The land is part of the 91,361-acre Babcock Ranch, which sprawls across 81,499 acres of Charlotte County and 9,862 acres in Lee County and is one of the biggest pieces of privately owned property in southwest Florida. Last summer, the Babcock family offered to dedicate and sell about half of the ranch’s property holdings to the counties and state for conservation, in exchange for development rights on nearly 20,000 acres in Charlotte and Lee counties.

Earlier this month, the Florida Forever Acquisition and Restoration Council, which is made up of state agency heads, took the family up on its offer and placed the property on the state’s “A” list of top-priority properties targeted for state acquisition under the $3 billion Florida Forever Plan that was approved by the state’s voters last year.

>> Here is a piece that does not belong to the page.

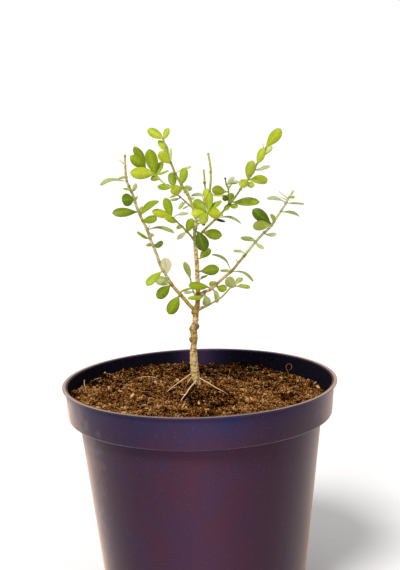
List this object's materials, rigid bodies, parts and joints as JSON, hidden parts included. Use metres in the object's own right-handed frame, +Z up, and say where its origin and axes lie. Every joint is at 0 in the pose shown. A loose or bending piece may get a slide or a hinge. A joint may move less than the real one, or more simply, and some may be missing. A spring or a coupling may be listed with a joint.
{
  "type": "common boxwood bonsai in a plastic pot",
  "caption": "Young boxwood tree with knotted stem, spreading limbs and small oval leaves, in a round collared plastic pot filled with peaty soil.",
  "frame": {"origin": "centre of the pot's foot on the surface it stands on", "axes": "+Z up along the pot's axis, -Y towards the front of the tree, +X to the right as seen from the front"},
  "size_m": [0.22, 0.22, 0.3801],
  "materials": {
    "pot": "satin moulded polypropylene",
    "soil": "loose moist peat and bark",
    "bark": "pale knotted bark",
    "leaf": "leathery leaf with a soft gloss",
    "dark_leaf": "older leathery leaf with a soft gloss",
    "young_stem": "smooth green and brown young bark",
    "dry_leaf": "dry papery leaf"
  },
  "bodies": {
    "root": {"pot": "pot", "soil": "soil", "trunk": "bark", "left_limb": "leaf", "right_limb": "leaf", "low_right_twig": "leaf", "low_left_shoot": "leaf", "middle_left_twig": "leaf", "left_leader": "leaf", "left_side_shoot": "leaf", "back_shoot": "dark_leaf", "centre_shoot": "leaf", "left_bare_shoot": "young_stem", "right_bare_shoot": "young_stem", "right_shoot": "leaf", "brown_tipped_twig": "leaf", "main_stem_leaf_1": "dark_leaf", "main_stem_leaf_2": "dark_leaf", "main_stem_leaf_3": "dark_leaf", "main_stem_leaf_4": "dark_leaf", "dry_leaf": "dry_leaf"}
  },
  "joints": []
}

The “A” list, which comprises about 50 properties, will be presented to Gov. Jeb Bush and his Cabinet on Jan. 29, 2002.

According to the plan, the family would enter into an environmental easement for 34,000 acres. That would mean the 34,000 acres could never be developed or built on. The state would use Florida Forever money to help buy the 10,000-acre Telegraph Swamp, which is also part of the ranch.

The land that would be developed covers the southwest section of the ranch and includes 13,418 acres in Charlotte County and 6,472 acres in Lee. Family members haven’t said what they want to build, according to Kathalyn Gaither, spokeswoman for the Florida Department of Environmental Protection.

Appraisals and negotiations are just beginning. Jack Tate of the Charlotte County Property Appraiser’s office tells GlobeSt.com that it is impossible to give an estimate of the value of the land involved without a formal appraisal because the land value in this area can vary widely, since it is broken into myriads of parcels according to land use and condition.

For example, he said one section of cattle range land, which equals 640 acres, has been assigned a market value of $291,000 or $459 per acre.